> _Your instructions_
Find each line containing the string "model". Copy it.

....

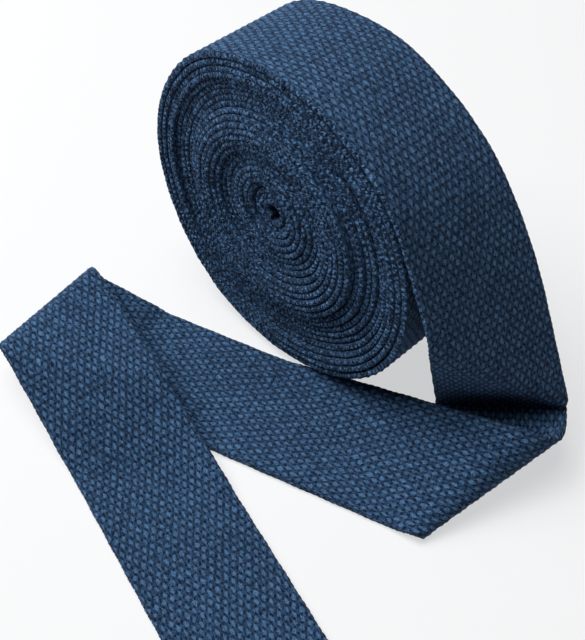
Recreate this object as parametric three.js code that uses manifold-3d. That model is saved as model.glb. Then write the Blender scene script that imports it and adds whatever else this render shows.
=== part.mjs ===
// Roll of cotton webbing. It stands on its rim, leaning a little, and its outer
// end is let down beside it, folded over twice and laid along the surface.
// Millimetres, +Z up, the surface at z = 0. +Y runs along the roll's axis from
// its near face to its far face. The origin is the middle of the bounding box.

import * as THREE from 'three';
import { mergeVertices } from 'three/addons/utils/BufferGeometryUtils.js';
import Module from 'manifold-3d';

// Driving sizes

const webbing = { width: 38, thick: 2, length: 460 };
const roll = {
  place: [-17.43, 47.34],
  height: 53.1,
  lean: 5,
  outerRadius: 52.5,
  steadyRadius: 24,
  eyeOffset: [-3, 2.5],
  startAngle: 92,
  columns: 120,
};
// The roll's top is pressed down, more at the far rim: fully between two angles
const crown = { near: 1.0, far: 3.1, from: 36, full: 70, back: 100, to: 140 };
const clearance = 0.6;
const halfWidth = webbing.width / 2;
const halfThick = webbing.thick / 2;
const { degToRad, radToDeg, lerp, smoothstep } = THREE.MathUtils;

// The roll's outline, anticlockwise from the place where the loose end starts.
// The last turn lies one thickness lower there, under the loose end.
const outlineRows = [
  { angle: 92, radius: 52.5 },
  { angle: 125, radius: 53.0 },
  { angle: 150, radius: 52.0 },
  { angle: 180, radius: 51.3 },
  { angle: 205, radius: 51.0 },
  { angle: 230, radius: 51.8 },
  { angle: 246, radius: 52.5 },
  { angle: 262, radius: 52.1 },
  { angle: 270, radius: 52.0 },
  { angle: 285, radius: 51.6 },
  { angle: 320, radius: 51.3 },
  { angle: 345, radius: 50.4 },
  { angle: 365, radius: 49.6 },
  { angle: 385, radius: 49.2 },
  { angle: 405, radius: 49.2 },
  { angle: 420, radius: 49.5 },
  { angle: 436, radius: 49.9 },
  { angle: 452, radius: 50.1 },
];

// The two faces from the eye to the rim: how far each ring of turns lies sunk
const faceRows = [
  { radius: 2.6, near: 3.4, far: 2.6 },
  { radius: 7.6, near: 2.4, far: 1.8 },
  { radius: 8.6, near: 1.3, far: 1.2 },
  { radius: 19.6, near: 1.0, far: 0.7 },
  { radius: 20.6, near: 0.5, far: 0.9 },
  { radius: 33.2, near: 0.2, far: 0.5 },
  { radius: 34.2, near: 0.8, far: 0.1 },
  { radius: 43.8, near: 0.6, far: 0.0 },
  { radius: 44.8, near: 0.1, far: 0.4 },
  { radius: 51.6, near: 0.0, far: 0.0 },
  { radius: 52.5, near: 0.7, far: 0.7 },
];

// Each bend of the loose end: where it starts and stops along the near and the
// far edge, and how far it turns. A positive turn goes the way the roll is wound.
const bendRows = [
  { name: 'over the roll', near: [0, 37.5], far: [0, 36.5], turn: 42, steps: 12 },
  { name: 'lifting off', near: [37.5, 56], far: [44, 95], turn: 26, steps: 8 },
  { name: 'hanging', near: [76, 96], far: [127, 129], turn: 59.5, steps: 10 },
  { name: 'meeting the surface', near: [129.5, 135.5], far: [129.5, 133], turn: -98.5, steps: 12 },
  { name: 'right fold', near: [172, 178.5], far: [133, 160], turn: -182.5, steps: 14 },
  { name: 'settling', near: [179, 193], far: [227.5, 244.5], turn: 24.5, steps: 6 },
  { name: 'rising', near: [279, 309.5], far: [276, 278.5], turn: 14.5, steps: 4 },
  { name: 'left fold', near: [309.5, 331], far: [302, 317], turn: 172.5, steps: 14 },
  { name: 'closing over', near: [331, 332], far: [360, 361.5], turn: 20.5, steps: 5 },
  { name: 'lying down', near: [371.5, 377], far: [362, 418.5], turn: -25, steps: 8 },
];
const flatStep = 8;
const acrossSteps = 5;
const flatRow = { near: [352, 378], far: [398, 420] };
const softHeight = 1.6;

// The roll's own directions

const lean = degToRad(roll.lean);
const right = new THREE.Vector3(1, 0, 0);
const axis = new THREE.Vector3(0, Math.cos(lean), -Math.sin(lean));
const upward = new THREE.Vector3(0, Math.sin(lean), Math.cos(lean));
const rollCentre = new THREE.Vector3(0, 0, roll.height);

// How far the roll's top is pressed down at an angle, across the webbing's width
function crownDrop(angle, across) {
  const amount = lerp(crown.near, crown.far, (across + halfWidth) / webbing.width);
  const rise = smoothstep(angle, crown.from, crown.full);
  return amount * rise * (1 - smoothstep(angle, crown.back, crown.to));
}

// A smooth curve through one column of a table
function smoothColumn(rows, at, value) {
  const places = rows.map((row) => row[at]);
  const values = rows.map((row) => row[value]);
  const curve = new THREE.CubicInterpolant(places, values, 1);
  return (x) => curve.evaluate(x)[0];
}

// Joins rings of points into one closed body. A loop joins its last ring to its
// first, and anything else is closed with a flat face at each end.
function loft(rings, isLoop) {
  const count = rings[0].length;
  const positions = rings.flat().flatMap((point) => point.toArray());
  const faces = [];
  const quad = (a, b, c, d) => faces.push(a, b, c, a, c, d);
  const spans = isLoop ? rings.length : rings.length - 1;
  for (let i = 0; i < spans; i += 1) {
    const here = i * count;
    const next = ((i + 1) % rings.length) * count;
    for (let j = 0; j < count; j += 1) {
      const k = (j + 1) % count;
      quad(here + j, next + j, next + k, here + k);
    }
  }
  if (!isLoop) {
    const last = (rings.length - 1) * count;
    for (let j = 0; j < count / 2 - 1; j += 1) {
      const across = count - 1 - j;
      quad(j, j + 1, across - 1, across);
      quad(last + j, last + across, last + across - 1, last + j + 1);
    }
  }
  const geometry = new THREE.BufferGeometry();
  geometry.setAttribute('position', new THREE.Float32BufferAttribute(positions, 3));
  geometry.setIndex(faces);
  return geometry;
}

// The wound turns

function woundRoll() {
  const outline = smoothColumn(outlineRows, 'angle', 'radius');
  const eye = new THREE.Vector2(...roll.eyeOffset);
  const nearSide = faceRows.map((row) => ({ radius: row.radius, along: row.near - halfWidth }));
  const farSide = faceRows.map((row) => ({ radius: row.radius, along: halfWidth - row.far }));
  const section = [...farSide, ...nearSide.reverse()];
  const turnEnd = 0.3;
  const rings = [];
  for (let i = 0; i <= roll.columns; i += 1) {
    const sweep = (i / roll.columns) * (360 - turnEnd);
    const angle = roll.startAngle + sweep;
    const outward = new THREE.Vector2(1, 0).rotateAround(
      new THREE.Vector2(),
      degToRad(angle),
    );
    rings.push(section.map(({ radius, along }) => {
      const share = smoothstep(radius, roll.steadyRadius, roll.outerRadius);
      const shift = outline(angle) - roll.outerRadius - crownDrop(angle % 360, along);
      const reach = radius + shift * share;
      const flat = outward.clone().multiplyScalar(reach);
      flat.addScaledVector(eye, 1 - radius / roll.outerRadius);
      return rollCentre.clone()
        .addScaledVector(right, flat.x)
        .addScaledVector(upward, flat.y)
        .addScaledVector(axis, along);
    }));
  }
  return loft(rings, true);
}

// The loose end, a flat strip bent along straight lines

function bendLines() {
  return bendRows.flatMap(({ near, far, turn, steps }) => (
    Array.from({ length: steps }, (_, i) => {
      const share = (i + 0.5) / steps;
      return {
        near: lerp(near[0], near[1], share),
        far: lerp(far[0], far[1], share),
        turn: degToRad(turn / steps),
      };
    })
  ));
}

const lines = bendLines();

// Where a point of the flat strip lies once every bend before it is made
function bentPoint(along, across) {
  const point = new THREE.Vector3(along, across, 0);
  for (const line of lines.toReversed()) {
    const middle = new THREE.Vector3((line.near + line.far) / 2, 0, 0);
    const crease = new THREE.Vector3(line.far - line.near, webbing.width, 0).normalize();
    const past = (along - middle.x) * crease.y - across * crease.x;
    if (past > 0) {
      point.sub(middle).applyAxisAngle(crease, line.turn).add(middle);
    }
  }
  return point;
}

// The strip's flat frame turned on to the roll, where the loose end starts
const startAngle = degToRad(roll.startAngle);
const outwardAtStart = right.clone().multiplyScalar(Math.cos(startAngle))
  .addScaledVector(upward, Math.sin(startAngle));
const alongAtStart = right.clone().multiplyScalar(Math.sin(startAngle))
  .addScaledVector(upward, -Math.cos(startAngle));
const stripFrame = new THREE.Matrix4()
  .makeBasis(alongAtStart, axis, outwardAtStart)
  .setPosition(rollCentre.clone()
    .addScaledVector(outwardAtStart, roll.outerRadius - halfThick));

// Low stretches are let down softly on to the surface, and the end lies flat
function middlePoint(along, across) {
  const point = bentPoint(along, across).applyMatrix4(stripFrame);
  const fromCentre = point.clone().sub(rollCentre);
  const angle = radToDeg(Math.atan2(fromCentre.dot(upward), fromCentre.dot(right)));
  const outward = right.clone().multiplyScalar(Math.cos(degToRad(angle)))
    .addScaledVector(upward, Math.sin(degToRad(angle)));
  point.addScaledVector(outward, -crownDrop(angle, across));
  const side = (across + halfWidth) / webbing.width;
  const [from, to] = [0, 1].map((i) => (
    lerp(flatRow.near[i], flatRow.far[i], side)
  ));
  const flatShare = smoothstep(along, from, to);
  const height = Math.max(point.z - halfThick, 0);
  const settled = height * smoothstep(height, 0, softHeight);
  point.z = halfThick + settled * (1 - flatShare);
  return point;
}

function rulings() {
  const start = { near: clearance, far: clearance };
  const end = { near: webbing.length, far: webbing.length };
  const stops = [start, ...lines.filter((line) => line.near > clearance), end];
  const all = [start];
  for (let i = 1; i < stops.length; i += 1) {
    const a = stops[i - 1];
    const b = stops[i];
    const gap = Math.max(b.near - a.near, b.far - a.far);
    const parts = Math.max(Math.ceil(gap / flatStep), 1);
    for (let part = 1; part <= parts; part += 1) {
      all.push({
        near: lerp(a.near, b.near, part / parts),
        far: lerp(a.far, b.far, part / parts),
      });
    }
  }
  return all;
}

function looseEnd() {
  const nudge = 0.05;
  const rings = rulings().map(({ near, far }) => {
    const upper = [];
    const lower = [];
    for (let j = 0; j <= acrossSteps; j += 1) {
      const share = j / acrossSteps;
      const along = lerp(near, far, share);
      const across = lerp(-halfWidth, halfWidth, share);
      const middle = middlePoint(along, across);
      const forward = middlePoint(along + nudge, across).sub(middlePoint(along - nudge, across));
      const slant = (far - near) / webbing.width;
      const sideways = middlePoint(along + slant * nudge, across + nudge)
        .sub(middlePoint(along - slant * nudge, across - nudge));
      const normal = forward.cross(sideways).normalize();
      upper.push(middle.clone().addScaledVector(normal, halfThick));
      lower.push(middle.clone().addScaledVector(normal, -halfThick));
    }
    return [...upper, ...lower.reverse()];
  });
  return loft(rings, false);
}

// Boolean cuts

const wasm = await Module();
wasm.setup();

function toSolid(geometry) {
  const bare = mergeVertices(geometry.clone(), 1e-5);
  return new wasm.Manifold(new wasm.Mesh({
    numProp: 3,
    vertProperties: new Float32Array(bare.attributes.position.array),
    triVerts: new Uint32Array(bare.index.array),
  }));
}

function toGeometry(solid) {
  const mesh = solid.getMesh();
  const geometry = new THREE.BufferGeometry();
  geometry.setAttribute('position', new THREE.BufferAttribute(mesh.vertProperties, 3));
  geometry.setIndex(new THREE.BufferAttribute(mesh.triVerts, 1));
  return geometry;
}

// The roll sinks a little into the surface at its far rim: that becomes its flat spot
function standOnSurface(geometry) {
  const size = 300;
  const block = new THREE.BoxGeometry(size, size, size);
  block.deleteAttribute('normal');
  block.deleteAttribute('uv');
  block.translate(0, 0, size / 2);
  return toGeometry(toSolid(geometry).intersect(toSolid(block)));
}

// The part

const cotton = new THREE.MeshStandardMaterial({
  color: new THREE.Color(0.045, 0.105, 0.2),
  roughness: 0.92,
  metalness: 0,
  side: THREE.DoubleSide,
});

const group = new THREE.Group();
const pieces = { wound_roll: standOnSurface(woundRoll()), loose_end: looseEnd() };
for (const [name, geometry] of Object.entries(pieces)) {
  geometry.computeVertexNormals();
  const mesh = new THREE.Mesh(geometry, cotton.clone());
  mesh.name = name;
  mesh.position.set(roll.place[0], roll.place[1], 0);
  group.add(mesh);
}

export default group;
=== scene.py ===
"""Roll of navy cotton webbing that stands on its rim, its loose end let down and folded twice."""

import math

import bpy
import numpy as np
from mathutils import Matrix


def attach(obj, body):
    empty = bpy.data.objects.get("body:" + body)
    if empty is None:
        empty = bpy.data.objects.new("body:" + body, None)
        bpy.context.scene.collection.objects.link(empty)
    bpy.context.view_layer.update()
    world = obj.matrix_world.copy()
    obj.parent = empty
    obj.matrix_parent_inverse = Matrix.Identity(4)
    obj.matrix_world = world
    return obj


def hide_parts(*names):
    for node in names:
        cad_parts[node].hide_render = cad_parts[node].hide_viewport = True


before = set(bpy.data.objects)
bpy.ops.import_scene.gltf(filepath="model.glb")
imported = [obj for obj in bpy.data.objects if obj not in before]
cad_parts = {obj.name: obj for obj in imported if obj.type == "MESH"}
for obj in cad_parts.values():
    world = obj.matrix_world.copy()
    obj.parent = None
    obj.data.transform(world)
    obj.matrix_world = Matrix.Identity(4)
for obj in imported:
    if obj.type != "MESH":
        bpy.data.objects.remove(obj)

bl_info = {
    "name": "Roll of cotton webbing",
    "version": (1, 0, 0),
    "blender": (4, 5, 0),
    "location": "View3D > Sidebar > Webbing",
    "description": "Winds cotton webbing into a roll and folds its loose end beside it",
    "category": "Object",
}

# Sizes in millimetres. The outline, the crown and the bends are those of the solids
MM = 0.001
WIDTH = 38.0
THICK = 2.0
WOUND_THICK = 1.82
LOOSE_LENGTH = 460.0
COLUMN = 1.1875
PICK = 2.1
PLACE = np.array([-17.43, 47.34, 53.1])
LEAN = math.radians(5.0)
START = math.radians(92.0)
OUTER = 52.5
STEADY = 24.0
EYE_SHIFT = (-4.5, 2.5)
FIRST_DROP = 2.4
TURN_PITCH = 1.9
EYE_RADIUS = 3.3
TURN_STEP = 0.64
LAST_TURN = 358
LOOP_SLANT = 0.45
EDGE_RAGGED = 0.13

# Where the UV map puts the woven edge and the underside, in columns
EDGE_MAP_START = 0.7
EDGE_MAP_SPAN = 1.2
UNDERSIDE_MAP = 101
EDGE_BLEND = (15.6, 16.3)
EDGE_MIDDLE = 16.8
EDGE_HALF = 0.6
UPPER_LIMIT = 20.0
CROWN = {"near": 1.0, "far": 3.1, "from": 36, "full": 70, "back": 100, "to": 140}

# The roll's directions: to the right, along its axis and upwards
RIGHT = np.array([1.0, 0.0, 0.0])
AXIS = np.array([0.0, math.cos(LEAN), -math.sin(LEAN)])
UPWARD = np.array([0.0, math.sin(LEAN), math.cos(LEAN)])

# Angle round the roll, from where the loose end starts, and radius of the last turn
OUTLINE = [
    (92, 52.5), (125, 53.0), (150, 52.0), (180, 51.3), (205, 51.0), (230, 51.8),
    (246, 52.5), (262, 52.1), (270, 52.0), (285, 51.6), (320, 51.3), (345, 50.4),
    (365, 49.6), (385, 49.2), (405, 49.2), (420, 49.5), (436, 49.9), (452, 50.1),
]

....

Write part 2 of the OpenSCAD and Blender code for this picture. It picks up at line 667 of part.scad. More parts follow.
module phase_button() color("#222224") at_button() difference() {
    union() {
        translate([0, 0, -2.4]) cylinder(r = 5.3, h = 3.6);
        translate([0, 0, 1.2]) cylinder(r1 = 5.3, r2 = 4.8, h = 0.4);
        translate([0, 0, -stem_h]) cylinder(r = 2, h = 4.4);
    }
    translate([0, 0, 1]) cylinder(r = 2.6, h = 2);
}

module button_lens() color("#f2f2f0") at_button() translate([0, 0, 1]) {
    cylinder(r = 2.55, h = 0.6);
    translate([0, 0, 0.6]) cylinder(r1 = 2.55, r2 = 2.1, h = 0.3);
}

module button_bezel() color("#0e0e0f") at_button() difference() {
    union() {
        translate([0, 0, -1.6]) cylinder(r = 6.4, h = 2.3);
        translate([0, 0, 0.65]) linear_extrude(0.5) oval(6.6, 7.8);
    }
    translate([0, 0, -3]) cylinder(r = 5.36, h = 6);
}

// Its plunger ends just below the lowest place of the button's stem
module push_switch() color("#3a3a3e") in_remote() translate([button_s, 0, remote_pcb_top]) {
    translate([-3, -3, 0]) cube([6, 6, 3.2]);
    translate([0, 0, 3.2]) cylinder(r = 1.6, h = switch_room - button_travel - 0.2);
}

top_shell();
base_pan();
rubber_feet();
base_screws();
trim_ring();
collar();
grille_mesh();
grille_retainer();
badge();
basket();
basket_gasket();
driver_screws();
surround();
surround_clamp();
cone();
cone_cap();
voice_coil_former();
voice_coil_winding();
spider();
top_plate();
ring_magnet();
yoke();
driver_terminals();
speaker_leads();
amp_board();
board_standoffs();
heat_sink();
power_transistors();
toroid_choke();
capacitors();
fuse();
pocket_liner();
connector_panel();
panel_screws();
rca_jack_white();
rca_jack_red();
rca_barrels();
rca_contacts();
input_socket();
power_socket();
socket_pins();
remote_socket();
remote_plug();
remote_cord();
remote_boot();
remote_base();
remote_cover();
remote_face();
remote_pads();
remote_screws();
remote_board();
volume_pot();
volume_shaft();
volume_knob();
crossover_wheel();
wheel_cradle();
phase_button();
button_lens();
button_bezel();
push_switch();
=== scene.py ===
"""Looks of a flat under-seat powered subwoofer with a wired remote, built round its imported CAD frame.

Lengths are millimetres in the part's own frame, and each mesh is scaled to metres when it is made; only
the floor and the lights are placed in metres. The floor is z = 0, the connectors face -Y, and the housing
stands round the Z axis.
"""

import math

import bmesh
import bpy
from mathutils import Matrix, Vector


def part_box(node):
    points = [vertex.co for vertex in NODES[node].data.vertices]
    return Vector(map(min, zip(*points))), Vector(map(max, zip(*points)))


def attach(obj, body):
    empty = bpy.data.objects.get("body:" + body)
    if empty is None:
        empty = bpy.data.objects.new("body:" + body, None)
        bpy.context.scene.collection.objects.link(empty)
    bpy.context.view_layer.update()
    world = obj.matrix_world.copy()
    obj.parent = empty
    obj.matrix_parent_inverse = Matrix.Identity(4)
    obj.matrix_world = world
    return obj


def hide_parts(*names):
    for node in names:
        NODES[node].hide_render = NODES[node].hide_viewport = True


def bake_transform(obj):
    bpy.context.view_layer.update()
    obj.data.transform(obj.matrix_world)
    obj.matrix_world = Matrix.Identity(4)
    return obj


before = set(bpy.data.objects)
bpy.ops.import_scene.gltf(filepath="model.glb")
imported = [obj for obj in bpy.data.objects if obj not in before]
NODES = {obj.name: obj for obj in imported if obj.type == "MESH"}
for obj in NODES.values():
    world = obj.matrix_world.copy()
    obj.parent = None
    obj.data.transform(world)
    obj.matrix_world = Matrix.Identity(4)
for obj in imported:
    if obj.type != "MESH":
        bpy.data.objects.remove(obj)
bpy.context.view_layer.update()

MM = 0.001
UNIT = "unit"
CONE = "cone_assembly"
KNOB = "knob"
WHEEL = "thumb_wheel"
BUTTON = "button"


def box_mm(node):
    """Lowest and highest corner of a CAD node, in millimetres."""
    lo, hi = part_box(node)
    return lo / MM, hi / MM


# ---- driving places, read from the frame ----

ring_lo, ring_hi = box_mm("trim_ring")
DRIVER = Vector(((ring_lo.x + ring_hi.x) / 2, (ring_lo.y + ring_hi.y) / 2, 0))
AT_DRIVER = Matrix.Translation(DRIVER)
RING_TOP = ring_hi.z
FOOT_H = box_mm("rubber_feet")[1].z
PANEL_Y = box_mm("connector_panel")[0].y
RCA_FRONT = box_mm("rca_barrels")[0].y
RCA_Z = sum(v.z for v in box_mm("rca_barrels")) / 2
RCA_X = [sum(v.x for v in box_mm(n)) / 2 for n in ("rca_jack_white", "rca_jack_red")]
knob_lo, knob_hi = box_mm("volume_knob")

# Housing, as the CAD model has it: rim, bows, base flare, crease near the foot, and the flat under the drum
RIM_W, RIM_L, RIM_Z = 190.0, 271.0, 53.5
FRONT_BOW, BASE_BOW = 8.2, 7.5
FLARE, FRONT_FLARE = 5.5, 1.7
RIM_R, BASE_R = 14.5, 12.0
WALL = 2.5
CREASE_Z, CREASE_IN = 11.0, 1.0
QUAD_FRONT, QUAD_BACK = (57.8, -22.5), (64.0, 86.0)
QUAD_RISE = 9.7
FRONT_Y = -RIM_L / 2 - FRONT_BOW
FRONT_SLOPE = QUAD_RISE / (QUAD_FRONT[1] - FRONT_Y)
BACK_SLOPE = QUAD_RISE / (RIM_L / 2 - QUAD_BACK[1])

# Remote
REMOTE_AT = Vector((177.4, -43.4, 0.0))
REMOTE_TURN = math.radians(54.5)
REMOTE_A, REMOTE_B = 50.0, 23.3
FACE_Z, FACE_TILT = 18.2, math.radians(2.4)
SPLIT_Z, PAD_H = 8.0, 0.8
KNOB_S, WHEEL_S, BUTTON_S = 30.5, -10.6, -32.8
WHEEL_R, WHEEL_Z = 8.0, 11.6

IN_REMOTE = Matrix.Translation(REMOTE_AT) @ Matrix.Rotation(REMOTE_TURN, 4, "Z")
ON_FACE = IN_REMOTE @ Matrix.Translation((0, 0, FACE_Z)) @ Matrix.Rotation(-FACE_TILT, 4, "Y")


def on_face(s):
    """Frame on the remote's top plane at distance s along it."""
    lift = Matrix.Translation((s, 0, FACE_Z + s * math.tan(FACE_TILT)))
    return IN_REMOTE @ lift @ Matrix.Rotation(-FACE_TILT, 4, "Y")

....

> _Final answer_
Recreate this object as parametric three.js code that uses manifold-3d. That model is saved as model.glb. Then write the Blender scene script that imports it and adds whatever else this render shows.
bpy.ops.import_scene.gltf(filepath="model.glb")
bpy.ops.import_scene.gltf(filepath="model.glb")
# Housing, as the CAD model has it: rim, bows, base flare, crease near the foot, and the flat under the drum